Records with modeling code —
Start
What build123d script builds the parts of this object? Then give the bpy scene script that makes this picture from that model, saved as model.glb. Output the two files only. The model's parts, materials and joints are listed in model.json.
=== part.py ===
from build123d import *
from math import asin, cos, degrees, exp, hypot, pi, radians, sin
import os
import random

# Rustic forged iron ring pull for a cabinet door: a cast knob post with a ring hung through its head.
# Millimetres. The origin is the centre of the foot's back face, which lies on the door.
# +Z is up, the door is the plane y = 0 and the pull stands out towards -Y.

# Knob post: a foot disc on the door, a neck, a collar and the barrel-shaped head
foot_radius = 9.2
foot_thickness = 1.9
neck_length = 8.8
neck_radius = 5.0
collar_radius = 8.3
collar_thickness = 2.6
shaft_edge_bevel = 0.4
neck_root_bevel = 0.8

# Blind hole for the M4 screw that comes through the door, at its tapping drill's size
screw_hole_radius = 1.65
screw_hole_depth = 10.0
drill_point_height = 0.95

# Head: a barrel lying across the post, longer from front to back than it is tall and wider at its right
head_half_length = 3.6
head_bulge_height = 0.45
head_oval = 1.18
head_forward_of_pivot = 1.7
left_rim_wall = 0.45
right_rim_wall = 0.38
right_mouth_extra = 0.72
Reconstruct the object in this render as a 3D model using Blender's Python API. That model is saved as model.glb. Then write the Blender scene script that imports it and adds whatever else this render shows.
End
Exercise directions — Gather and return every line that holds the string "script".

Answer for this exercise —
What build123d script builds the parts of this object? Then give the bpy scene script that makes this picture from that model, saved as model.glb. Output the two files only. The model's parts, materials and joints are listed in model.json.
Reconstruct the object in this render as a 3D model using Blender's Python API. That model is saved as model.glb. Then write the Blender scene script that imports it and adds whatever else this render shows.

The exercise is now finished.